--- start Data ---
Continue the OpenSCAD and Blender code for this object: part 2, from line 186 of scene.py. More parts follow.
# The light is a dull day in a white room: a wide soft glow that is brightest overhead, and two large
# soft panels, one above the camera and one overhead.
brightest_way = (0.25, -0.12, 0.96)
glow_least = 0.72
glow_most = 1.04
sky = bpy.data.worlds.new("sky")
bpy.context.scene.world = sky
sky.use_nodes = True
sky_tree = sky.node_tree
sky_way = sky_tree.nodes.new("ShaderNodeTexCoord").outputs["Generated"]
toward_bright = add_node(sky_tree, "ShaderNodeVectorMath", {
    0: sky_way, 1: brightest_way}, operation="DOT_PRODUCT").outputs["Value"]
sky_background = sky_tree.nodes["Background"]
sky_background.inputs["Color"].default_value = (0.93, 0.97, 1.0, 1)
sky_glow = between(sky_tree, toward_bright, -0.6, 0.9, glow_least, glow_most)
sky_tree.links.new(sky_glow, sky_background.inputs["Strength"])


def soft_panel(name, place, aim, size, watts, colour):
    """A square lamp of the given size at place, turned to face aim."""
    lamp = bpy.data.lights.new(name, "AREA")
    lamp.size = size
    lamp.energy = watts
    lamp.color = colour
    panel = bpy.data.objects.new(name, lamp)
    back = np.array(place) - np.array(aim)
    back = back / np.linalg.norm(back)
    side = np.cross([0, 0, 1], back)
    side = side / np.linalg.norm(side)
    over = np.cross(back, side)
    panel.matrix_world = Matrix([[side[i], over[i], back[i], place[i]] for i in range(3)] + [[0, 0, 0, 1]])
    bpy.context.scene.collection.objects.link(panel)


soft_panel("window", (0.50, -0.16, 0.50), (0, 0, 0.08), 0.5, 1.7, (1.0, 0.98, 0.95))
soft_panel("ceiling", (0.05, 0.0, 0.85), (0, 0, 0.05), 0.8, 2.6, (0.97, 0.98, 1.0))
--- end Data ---
• **Exercise aim**:
All of the data needs to be reproduced exactly, with no line missing.

• **Exercise solution**:
Continue the OpenSCAD and Blender code for this object: part 2, from line 186 of scene.py. More parts follow.
# The light is a dull day in a white room: a wide soft glow that is brightest overhead, and two large
# soft panels, one above the camera and one overhead.
brightest_way = (0.25, -0.12, 0.96)
glow_least = 0.72
glow_most = 1.04
sky = bpy.data.worlds.new("sky")
bpy.context.scene.world = sky
sky.use_nodes = True
sky_tree = sky.node_tree
sky_way = sky_tree.nodes.new("ShaderNodeTexCoord").outputs["Generated"]
toward_bright = add_node(sky_tree, "ShaderNodeVectorMath", {
    0: sky_way, 1: brightest_way}, operation="DOT_PRODUCT").outputs["Value"]
sky_background = sky_tree.nodes["Background"]
sky_background.inputs["Color"].default_value = (0.93, 0.97, 1.0, 1)
sky_glow = between(sky_tree, toward_bright, -0.6, 0.9, glow_least, glow_most)
sky_tree.links.new(sky_glow, sky_background.inputs["Strength"])


def soft_panel(name, place, aim, size, watts, colour):
    """A square lamp of the given size at place, turned to face aim."""
    lamp = bpy.data.lights.new(name, "AREA")
    lamp.size = size
    lamp.energy = watts
    lamp.color = colour
    panel = bpy.data.objects.new(name, lamp)
    back = np.array(place) - np.array(aim)
    back = back / np.linalg.norm(back)
    side = np.cross([0, 0, 1], back)
    side = side / np.linalg.norm(side)
    over = np.cross(back, side)
    panel.matrix_world = Matrix([[side[i], over[i], back[i], place[i]] for i in range(3)] + [[0, 0, 0, 1]])
    bpy.context.scene.collection.objects.link(panel)


soft_panel("window", (0.50, -0.16, 0.50), (0, 0, 0.08), 0.5, 1.7, (1.0, 0.98, 0.95))
soft_panel("ceiling", (0.05, 0.0, 0.85), (0, 0, 0.05), 0.8, 2.6, (0.97, 0.98, 1.0))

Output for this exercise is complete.